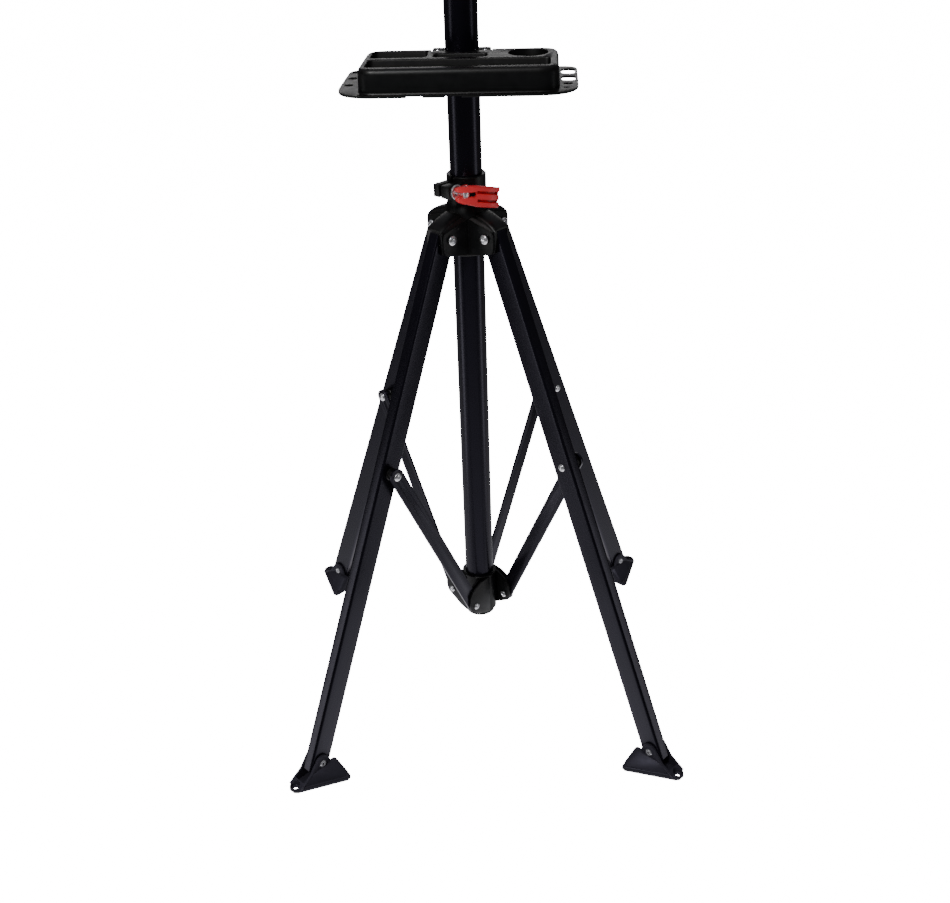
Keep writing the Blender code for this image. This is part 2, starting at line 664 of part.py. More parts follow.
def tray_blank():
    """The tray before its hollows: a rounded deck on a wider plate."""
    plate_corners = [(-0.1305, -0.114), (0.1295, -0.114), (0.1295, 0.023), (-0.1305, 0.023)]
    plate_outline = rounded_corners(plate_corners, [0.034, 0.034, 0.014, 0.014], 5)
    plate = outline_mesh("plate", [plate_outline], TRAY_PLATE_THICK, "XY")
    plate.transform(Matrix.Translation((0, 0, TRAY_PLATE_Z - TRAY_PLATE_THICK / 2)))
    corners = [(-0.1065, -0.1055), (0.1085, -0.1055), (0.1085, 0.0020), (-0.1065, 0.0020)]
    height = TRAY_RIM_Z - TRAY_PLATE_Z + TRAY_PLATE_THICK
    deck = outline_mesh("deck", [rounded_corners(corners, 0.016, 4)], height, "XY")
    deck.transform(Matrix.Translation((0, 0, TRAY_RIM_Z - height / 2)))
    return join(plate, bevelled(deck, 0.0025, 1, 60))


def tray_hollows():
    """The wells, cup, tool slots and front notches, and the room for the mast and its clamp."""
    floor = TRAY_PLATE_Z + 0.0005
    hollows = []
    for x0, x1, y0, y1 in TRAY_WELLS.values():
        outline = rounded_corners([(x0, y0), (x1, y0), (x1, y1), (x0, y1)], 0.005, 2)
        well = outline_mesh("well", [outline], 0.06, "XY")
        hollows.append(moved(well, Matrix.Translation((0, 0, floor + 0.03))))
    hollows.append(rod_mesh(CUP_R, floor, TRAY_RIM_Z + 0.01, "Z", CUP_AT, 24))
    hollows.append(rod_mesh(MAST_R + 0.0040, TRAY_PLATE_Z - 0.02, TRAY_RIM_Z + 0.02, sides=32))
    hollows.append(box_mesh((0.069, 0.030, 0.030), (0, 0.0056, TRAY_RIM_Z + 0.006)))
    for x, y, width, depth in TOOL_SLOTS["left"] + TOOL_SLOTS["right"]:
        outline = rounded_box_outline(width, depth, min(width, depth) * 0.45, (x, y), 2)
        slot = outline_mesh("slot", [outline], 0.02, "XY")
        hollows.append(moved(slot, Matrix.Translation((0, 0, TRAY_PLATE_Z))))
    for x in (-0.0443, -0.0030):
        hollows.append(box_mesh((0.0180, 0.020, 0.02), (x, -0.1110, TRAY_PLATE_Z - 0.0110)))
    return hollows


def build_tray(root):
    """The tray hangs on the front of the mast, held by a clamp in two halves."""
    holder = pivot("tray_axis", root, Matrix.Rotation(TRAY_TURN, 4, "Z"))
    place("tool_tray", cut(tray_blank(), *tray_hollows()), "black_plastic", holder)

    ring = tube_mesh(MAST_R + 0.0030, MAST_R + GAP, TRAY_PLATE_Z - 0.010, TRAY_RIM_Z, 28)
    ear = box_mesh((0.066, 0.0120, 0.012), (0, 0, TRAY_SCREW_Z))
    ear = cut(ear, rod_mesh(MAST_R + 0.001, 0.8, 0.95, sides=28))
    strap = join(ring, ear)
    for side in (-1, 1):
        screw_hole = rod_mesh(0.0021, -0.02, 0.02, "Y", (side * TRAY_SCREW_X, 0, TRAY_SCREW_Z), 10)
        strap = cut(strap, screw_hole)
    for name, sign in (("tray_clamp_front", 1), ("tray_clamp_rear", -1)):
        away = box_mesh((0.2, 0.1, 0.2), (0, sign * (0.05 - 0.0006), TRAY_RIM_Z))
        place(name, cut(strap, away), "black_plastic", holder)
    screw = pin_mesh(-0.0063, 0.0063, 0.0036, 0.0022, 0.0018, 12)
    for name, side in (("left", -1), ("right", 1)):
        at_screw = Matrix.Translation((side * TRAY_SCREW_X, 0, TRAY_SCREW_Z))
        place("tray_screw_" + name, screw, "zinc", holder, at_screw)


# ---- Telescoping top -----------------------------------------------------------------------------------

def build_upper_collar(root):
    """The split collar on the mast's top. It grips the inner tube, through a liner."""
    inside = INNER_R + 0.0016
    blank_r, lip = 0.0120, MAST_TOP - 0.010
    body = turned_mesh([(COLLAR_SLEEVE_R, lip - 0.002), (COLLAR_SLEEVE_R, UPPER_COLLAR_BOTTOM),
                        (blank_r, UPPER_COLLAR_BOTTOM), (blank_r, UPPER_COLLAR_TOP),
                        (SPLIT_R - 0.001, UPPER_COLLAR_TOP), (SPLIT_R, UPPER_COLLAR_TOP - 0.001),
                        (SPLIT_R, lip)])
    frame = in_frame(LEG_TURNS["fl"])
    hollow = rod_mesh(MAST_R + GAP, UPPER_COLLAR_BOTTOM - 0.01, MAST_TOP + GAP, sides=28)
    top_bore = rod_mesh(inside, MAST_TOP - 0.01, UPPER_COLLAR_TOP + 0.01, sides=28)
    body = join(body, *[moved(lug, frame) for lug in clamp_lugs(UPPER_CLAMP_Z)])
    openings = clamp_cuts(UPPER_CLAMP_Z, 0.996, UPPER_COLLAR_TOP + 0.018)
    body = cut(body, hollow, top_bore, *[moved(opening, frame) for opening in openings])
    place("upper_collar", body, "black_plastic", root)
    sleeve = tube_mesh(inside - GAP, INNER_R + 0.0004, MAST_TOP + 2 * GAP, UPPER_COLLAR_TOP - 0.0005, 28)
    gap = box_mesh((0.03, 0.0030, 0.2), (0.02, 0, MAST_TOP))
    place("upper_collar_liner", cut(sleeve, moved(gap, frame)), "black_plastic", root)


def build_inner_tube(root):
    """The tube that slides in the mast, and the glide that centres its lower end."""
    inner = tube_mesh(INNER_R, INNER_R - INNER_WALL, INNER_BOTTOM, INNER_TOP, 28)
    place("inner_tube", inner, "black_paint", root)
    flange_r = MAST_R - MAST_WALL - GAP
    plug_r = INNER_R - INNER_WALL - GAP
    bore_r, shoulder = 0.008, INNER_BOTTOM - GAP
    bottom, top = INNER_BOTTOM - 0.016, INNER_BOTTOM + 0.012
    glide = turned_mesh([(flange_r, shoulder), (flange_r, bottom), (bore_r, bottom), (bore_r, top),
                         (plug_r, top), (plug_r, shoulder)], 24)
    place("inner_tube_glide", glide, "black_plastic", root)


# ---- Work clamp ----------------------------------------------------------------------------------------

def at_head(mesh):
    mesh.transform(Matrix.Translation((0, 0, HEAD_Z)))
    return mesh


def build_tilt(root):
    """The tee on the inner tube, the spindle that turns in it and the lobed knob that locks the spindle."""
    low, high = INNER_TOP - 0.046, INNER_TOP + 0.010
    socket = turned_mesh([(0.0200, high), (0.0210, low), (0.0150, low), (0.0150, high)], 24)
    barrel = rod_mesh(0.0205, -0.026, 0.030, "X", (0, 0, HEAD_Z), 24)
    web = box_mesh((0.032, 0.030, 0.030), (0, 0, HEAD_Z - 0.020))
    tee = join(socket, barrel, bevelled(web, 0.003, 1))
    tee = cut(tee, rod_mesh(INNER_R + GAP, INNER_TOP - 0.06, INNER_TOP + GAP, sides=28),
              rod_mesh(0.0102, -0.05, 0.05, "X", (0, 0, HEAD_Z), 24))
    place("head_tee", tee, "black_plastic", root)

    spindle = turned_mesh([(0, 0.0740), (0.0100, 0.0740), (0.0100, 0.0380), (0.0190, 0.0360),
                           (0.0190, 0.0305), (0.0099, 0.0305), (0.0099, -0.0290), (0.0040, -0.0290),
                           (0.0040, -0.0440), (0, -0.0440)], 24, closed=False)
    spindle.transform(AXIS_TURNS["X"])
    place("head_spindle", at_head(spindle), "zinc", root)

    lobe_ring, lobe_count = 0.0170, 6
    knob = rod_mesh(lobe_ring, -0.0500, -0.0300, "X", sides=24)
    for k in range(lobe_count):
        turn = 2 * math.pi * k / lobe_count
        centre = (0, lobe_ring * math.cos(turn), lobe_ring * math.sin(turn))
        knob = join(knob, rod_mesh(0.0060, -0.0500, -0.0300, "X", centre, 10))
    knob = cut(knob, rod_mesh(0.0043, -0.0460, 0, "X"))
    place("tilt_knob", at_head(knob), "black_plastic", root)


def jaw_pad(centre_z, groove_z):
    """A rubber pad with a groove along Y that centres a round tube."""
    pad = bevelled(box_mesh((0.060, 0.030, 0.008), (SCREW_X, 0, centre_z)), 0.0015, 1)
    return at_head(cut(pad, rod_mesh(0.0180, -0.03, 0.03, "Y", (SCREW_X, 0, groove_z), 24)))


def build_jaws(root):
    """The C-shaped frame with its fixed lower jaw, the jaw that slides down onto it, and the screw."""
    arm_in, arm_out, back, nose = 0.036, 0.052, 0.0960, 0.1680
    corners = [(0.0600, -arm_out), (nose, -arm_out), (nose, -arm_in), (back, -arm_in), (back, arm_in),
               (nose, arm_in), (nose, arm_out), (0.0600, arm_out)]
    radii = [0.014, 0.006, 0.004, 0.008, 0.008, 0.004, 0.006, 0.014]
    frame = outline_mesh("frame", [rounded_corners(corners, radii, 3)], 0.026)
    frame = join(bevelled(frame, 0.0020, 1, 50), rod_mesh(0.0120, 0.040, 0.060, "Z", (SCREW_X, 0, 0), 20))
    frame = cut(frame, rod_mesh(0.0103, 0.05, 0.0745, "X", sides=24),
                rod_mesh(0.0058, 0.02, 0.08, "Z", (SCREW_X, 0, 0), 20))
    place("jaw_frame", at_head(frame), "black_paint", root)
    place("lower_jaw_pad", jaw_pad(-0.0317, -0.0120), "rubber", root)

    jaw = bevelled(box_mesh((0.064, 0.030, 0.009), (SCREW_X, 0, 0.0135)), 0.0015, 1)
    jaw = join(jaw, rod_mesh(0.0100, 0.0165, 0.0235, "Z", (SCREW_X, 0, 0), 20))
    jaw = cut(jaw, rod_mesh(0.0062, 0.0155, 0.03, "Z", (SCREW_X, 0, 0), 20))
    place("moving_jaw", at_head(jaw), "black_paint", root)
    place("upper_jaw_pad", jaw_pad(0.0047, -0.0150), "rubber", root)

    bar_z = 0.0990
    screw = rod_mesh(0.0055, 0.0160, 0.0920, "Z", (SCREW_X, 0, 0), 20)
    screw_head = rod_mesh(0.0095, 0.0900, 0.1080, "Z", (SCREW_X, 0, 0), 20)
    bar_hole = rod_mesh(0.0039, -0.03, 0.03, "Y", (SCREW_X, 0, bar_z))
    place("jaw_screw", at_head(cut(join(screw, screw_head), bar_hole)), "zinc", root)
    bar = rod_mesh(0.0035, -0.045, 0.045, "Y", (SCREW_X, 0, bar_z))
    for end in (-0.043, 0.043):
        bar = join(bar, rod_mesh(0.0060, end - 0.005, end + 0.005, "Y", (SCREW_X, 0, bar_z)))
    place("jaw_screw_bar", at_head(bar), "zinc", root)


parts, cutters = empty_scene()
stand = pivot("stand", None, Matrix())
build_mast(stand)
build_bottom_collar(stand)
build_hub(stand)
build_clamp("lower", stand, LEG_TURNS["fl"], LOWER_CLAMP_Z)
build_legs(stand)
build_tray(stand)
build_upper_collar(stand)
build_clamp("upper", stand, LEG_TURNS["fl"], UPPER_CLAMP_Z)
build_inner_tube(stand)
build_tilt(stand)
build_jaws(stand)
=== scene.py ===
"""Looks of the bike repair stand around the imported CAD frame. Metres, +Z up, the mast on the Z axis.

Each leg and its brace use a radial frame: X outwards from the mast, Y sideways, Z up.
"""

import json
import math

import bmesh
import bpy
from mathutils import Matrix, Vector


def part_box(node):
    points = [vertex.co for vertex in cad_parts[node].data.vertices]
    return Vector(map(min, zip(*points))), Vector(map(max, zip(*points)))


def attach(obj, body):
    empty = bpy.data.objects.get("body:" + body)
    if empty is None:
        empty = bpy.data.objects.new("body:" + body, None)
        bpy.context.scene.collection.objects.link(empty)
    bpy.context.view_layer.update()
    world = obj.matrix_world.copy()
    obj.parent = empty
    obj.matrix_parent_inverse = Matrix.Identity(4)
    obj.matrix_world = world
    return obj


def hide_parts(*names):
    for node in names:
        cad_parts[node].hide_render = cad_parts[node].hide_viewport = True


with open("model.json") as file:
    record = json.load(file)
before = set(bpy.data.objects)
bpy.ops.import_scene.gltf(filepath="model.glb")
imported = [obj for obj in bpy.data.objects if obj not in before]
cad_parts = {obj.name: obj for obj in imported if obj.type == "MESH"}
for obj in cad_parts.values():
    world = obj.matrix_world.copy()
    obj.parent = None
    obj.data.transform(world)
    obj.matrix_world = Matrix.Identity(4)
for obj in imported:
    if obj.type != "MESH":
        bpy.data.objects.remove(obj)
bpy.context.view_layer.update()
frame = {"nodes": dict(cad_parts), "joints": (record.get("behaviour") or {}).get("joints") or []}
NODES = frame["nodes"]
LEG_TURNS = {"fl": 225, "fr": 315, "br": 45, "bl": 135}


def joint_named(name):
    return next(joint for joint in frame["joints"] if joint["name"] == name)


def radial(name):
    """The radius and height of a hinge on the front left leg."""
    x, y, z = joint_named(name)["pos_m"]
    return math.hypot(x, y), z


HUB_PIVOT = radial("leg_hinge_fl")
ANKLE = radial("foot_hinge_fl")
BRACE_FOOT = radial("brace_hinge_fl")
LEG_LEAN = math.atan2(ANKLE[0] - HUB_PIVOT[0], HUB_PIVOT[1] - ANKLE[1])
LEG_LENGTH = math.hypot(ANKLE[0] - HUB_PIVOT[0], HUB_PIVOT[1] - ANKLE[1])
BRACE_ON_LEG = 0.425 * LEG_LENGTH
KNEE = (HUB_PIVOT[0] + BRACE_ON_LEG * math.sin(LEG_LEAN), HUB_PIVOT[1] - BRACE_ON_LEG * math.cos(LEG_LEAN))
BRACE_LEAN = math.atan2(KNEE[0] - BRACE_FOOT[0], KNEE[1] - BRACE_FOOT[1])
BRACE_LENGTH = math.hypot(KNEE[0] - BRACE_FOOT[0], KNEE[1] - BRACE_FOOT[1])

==

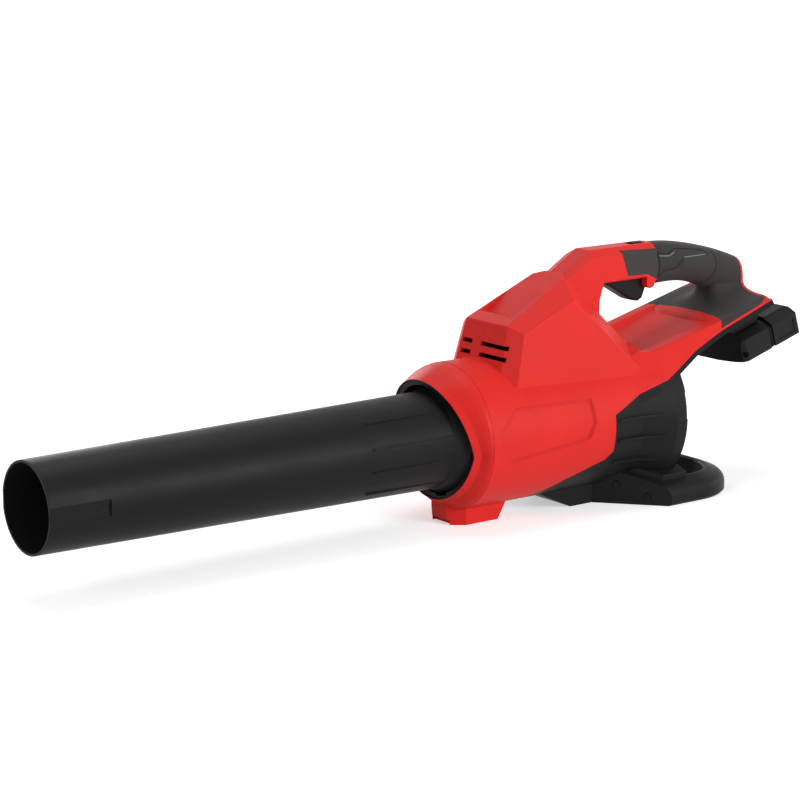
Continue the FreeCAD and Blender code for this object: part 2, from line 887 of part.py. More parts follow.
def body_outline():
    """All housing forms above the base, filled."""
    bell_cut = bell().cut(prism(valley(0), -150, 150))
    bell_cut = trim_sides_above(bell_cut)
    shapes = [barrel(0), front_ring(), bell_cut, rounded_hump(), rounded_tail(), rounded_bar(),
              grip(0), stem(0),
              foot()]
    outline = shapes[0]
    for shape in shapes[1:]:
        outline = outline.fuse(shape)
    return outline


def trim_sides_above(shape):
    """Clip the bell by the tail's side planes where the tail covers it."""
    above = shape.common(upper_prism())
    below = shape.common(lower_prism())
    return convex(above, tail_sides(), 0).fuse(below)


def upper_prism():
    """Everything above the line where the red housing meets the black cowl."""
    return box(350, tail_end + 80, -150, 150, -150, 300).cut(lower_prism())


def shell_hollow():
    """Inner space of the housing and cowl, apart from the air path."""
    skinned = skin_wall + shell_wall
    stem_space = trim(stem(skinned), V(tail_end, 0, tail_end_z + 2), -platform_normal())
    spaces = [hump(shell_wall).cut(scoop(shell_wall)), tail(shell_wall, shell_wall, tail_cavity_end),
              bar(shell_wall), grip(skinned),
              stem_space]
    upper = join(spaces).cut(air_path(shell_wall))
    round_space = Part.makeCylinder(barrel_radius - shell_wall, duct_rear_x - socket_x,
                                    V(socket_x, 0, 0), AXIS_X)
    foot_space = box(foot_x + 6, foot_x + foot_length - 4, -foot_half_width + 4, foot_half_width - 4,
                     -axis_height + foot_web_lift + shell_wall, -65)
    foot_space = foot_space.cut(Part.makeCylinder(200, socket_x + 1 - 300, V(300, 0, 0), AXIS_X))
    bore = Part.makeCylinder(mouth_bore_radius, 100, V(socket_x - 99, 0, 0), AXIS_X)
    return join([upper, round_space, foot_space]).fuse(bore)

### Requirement
Among the lines above, find the one with "parts, cutters = empty_scene()" and the one with "for node in". Quote both and everything between them, exactly.

### Output
parts, cutters = empty_scene()
stand = pivot("stand", None, Matrix())
build_mast(stand)
build_bottom_collar(stand)
build_hub(stand)
build_clamp("lower", stand, LEG_TURNS["fl"], LOWER_CLAMP_Z)
build_legs(stand)
build_tray(stand)
build_upper_collar(stand)
build_clamp("upper", stand, LEG_TURNS["fl"], UPPER_CLAMP_Z)
build_inner_tube(stand)
build_tilt(stand)
build_jaws(stand)
=== scene.py ===
"""Looks of the bike repair stand around the imported CAD frame. Metres, +Z up, the mast on the Z axis.

Each leg and its brace use a radial frame: X outwards from the mast, Y sideways, Z up.
"""

import json
import math

import bmesh
import bpy
from mathutils import Matrix, Vector


def part_box(node):
    points = [vertex.co for vertex in cad_parts[node].data.vertices]
    return Vector(map(min, zip(*points))), Vector(map(max, zip(*points)))


def attach(obj, body):
    empty = bpy.data.objects.get("body:" + body)
    if empty is None:
        empty = bpy.data.objects.new("body:" + body, None)
        bpy.context.scene.collection.objects.link(empty)
    bpy.context.view_layer.update()
    world = obj.matrix_world.copy()
    obj.parent = empty
    obj.matrix_parent_inverse = Matrix.Identity(4)
    obj.matrix_world = world
    return obj


def hide_parts(*names):
    for node in names:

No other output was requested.